Model healthy work/life habits

In an effort to always look “available” many employees may end up overworking as a result of remote work, learning to burnout and disillusionment. As managers, our role is to step up and model (not just pay lip service) the type of healthy behaviours that will benefit the team. Online team wellness challenges or making time for social events (on work time) can be a great way to boost morale, especially when team-building exercises may not be as COVID-friendly as they once were. A wonderful benefit from home is being able to cook and sit down to a meal, away from our computers – encourage your team members to take regular, offline breaks. Suggest a yoga class, a nap, a brisk walk outside and make room in your budget for feelgood activities that team members can do of their own choosing. As remote workers, you should encourage your team members to establish a good daily rhythm. A good routine is one that supports both focus and productivity, one that allows you time to decompress from the screen and focus on a life outside of work too. A great manager will always model and support these healthy habits.

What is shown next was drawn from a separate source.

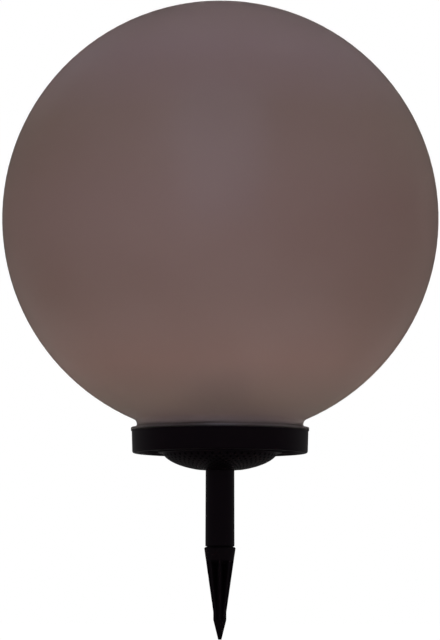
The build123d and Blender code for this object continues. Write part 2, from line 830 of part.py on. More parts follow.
board_inner = channel_inner + 2 * seat_gap
board_outer = channel_outer - 2 * seat_gap
board_top_z = channel_z + board_thickness
with BuildPart() as led_board:
    with BuildSketch(Plane.XY.offset(channel_z)):
        Circle(board_outer)
        Circle(board_inner, mode=Mode.SUBTRACT)
        with PolarLocations(light_radius, light_screw_count, start_angle=light_screw_angle):
            Circle(tiny_screw[2] + pilot_gap, mode=Mode.SUBTRACT)
        with PolarLocations(light_radius, 1, start_angle=180 + light_screw_angle):
            Circle(wire_way_radius, mode=Mode.SUBTRACT)
    extrude(amount=board_thickness)
save(led_board.part, "led_board")

with BuildPart() as led_chips:
    with BuildSketch(Plane.XY.offset(board_top_z)):
        with PolarLocations(light_radius, led_count):
            Rectangle(led_width, led_length)
    extrude(amount=led_height)
    with BuildSketch(Plane.XY.offset(board_top_z + led_height)):
        with PolarLocations(light_radius, led_count):
            Circle(led_eye_radius)
    extrude(amount=-led_eye_depth, mode=Mode.SUBTRACT)
save(led_chips.part, "led_chips")

board_screw_piece = screw(tiny_screw, head_down=False)
with BuildPart() as led_board_screws:
    with Locations(Plane.XY.offset(board_top_z)):
        with PolarLocations(light_radius, light_screw_count, start_angle=light_screw_angle):
            add(board_screw_piece)
save(led_board_screws.part, "led_board_screws")

lens_low_z = turret_top_z - lens_thickness
with BuildPart() as led_lens:
    with BuildSketch(Plane.XZ):
        with BuildLine():
            inside = (lens_inner_radius + seat_gap, turret_top_z)
            outside = (lens_outer_radius - seat_gap, turret_top_z)
            bulge = SagittaArc(outside, inside, -lens_crown)
            Polyline(inside, (inside[0], lens_low_z), (outside[0], lens_low_z), outside)
        make_face()
    revolve(axis=Axis.Z)
save(led_lens.part, "led_lens")

# ---------------------------------------------------------------- solar tower

tower_top_z = turret_top_z + tower_height
cell_floor_z = tower_top_z - window_thickness - cell_thickness
window_side = cell_side + 2 * window_margin
with BuildPart() as solar_tower:
    with BuildSketch(Plane.XY.offset(turret_top_z)):
        RectangleRounded(tower_side, tower_side, tower_corner)
    extrude(amount=tower_height, taper=tower_draft)
    fillet(solar_tower.faces().sort_by(Axis.Z)[-1].edges(), tower_edge)
    with BuildSketch(Plane.XY.offset(turret_top_z)):
        RectangleRounded(
            tower_side - 2 * tower_wall, tower_side - 2 * tower_wall, tower_corner - tower_wall
        )
    extrude(amount=cell_floor_z - tower_wall - turret_top_z, taper=tower_draft, mode=Mode.SUBTRACT)
    with BuildSketch(Plane.XY.offset(cell_floor_z)):
        Rectangle(window_side + 2 * seat_gap, window_side + 2 * seat_gap)
    extrude(amount=tower_height, mode=Mode.SUBTRACT)
    # screw bosses in the four corners
    with BuildSketch(Plane.XY.offset(turret_top_z)):
        with GridLocations(tower_screw_pitch, tower_screw_pitch, 2, 2):
            Circle(small_screw[2] + boss_wall)
    extrude(amount=cell_floor_z - tower_wall - turret_top_z)
    with BuildSketch(Plane.XY.offset(turret_top_z)):
        with GridLocations(tower_screw_pitch, tower_screw_pitch, 2, 2):
            Circle(small_screw[2] + pilot_gap)
    extrude(amount=small_screw[3], mode=Mode.SUBTRACT)
    # hole for the cell's wires
    with BuildSketch(Plane.XY.offset(cell_floor_z)):
        Circle(wire_hole_radius / 2)
    extrude(amount=-2 * tower_wall, mode=Mode.SUBTRACT)
save(solar_tower.part, "solar_tower")

with BuildPart() as solar_cell:
    with BuildSketch(Plane.XY.offset(cell_floor_z)):
        Rectangle(cell_side, cell_side)
    extrude(amount=cell_thickness)
save(solar_cell.part, "solar_cell")

with BuildPart() as cell_window:
    with BuildSketch(Plane.XY.offset(cell_floor_z)):
        Rectangle(window_side, window_side)
    extrude(amount=window_thickness + cell_thickness)
    chamfer(cell_window.faces().sort_by(Axis.Z)[-1].edges(), window_edge)
    # the cell lies in a shallow pocket of the window
    with BuildSketch(Plane.XY.offset(cell_floor_z)):
        Rectangle(cell_side + 2 * pilot_gap, cell_side + 2 * pilot_gap)
    extrude(amount=cell_thickness, mode=Mode.SUBTRACT)
save(cell_window.part, "cell_window")

tower_screw_piece = screw(small_screw, head_down=True)
with BuildPart() as tower_screws:
    with Locations(Plane.XY.offset(turret_top_z - turret_wall)):
        with GridLocations(tower_screw_pitch, tower_screw_pitch, 2, 2):
            add(tower_screw_piece)
save(tower_screws.part, "tower_screws")

# ---------------------------------------------------------------- control board

control_top_z = control_z + board_thickness
with BuildPart() as control_board:
    with BuildSketch(Plane.XY.offset(control_z)):
        with Locations((0, control_y)):
            RectangleRounded(control_length, control_width, board_corner)
            with GridLocations(2 * control_hole_x, 2 * control_hole_y, 2, 2):
                Circle(tiny_screw[2] + pilot_gap, mode=Mode.SUBTRACT)
    extrude(amount=board_thickness)
    # controller, coil, storage capacitor and plug socket
    with BuildSketch(Plane.XY.offset(control_top_z)):
        with Locations((controller_x, control_y)):
            Rectangle(controller[0], controller[1])
    extrude(amount=controller[2])
    with BuildSketch(Plane.XY.offset(control_top_z)):
        with Locations((coil_place[0], control_y + coil_place[1])):
            Circle(coil_core[0])
    extrude(amount=coil_core[1])
    with BuildSketch(Plane.XY.offset(control_top_z)):
        with Locations((capacitor_place[0], control_y + capacitor_place[1])):
            Circle(capacitor[0])
    extrude(amount=capacitor[1])
    with BuildSketch(Plane.XY.offset(control_top_z)):
        with Locations((0, control_y - control_width / 2 + connector_inset)):
            Rectangle(connector[0], connector[1])
    extrude(amount=connector[2])
save(control_board.part, "control_board")

with BuildPart() as control_board_screws:
    with Locations(Plane.XY.offset(control_top_z)):
        with Locations((0, control_y)):
            with GridLocations(2 * control_hole_x, 2 * control_hole_y, 2, 2):
                add(board_screw_piece)
save(control_board_screws.part, "control_board_screws")

# ---------------------------------------------------------------- button and switch

with BuildPart() as switch_unit:
    with BuildSketch(Plane.XY.offset(switch_board_z)):
        with Locations((0, press_y)):
            RectangleRounded(switch_board_length, switch_board_width, board_corner)
        # its outer side follows the round wall
        Circle(shelf_radius - switch_board_gap, mode=Mode.INTERSECT)
    extrude(amount=board_thickness)
    with BuildSketch(Plane.XY.offset(switch_board_z)):
        with Locations((0, press_y)):
            Rectangle(switch_side, switch_side)
    extrude(amount=-switch_height)
    with BuildSketch(Plane.XY.offset(switch_bottom_z)):
        with Locations((0, press_y)):
            Circle(press_stem_radius + slide_gap)
    extrude(amount=stem_entry + press_travel + slide_gap, mode=Mode.SUBTRACT)
save(switch_unit.part, "switch_unit")

with BuildPart() as power_button:
    with BuildSketch(Plane.XY.offset(floor_z - press_proud)):
        with Locations((0, press_y)):
            Circle(press_radius)
    extrude(amount=guide_top_z - floor_z + press_proud)
    fillet(power_button.edges().sort_by(Axis.Z)[0], press_edge)
    with BuildSketch(Plane.XY.offset(guide_top_z)):
        with Locations((0, press_y)):
            Circle(press_radius + press_flange)
    extrude(amount=press_flange_thickness)
    with BuildSketch(Plane.XY.offset(press_flange_top_z)):
        with Locations((0, press_y)):
            Circle(press_stem_radius)
    extrude(amount=press_travel + seat_gap + stem_entry)
save(power_button.part, "power_button")

with BuildPart() as button_seal:
    with BuildSketch(Plane.XY.offset(floor_z)):
        with Locations((0, press_y)):
            Circle(press_radius + wiper_width)
            Circle(press_radius + sliding_fit, mode=Mode.SUBTRACT)
    extrude(amount=wiper_height)
save(button_seal.part, "button_seal")

# ---------------------------------------------------------------- globe

inner_join_z = globe_z - sqrt(inner_globe_radius**2 - neck_bore**2)
start_angle = -degrees(asin((globe_z - neck_join_z) / globe_radius))
inner_start_angle = -degrees(asin((globe_z - inner_join_z) / inner_globe_radius))
globe_lug = sector(
    lug_radius,
    neck_bore + globe_wall / 2,
    lug_low_z,
    lug_high_z,
    0,
    globe_lug_angle,
)

with BuildPart() as globe_shade:
    with BuildSketch(Plane.XZ) as globe_profile:
        with BuildLine():
            outer_arc = CenterArc((0, globe_z), globe_radius, start_angle, 90 - start_angle)
            inner_arc = CenterArc(
                (0, globe_z), inner_globe_radius, inner_start_angle, 90 - inner_start_angle
            )
            Line(outer_arc @ 1, inner_arc @ 1)
            Polyline(
                inner_arc @ 0,
                (neck_bore, base_top_z),
                (flange_radius, base_top_z),
                (flange_radius, base_top_z + flange_thickness),
                (neck_radius, base_top_z + flange_thickness),
                outer_arc @ 0,
            )
        make_face()
        corners = globe_profile.vertices()
        fillet(corners.sort_by_distance((neck_radius, neck_join_z))[0], neck_fillet)
        corners = globe_profile.vertices()
        fillet(corners.sort_by_distance((neck_bore, inner_join_z))[0], neck_fillet + globe_wall)
        corners = globe_profile.vertices()
        fillet(
            corners.sort_by_distance((neck_radius, base_top_z + flange_thickness))[0], flange_fillet
        )
        rim = globe_profile.vertices().filter_by(lambda v: abs(v.X - flange_radius) < 0.01)
        fillet(rim, flange_edge)
    revolve(axis=Axis.Z)
    with PolarLocations(0, globe_lug_count):
        add(globe_lug)
save(globe_shade.part, "globe_shade")

print(f"height {globe_z + globe_radius - tip_z:.1f} mm, of which {-tip_z:.1f} mm goes into the ground")
base_twist = (base_lug_angle + adapter_lug_angle) / 2 + twist_margin
print(f"base turns {base_twist:.0f} degrees to come off, globe turns {globe_twist:.0f} degrees")
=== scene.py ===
from math import hypot, pi, radians, sqrt

import bpy
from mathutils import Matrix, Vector


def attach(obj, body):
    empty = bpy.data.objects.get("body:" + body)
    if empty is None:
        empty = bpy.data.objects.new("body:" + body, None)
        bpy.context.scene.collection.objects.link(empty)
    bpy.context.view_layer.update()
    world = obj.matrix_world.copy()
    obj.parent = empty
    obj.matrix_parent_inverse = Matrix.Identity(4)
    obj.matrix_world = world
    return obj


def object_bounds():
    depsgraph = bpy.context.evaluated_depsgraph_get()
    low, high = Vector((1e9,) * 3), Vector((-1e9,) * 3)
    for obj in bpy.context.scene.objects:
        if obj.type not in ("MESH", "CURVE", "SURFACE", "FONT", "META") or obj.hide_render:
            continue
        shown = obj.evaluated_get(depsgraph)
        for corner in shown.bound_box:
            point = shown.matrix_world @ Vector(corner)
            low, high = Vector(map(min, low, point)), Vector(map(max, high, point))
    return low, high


# A smoked globe light on a ground spike: finishes, moulded detail, studio and camera.
# Everything is in metres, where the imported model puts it.
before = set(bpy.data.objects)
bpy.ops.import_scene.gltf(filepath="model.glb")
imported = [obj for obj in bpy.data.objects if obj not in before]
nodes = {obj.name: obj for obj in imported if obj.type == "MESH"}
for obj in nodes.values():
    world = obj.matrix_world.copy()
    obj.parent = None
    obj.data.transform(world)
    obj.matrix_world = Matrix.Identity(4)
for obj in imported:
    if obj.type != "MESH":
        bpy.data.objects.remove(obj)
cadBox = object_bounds()
mm = 0.001
print("frame loaded:", len(nodes), "nodes")


# sRGB hex to the linear values that colour sockets hold
def toLinear(hexColour):
    channels = [int(hexColour[i:i + 2], 16) / 255 for i in (1, 3, 5)]
    return [c / 12.92 if c <= 0.04045 else ((c + 0.055) / 1.055) ** 2.4 for c in channels] + [1.0]


# adds one node with its settings, its plain inputs and the sockets that feed it
def addNode(tree, kind, settings=None, inputs=None, links=None):
    added = tree.nodes.new(kind)
    for name, value in (settings or {}).items():
        setattr(added, name, value)
    for name, value in (inputs or {}).items():
        added.inputs[name].default_value = value
    for name, source in (links or {}).items():
        tree.links.new(source, added.inputs[name])
    return added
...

Express gratitude to team members

Gratitude feels good to give and to receive. Make concerted efforts to notice and amplify your team members wins and be sure to thank them both publicly in the team channel or to pass on positive feedback whether they are permanent or freelance member of the team. The best thing about gratitude? It’s utterly infectious, can be paid forward, and makes everyone else feel good too. And don’t just wait for leadership to notice your wins. Why not amplify your colleague’s achievements or pass on a heartfelt thanks inside your company’s communication channel.

Creating a remote team culture requires a concerted effort from leadership teams down to employees. By working on your business culture from the top, modelling positive behaviours, and constantly fine-tuning your goals, will make for a more seamless adjustment to remote working.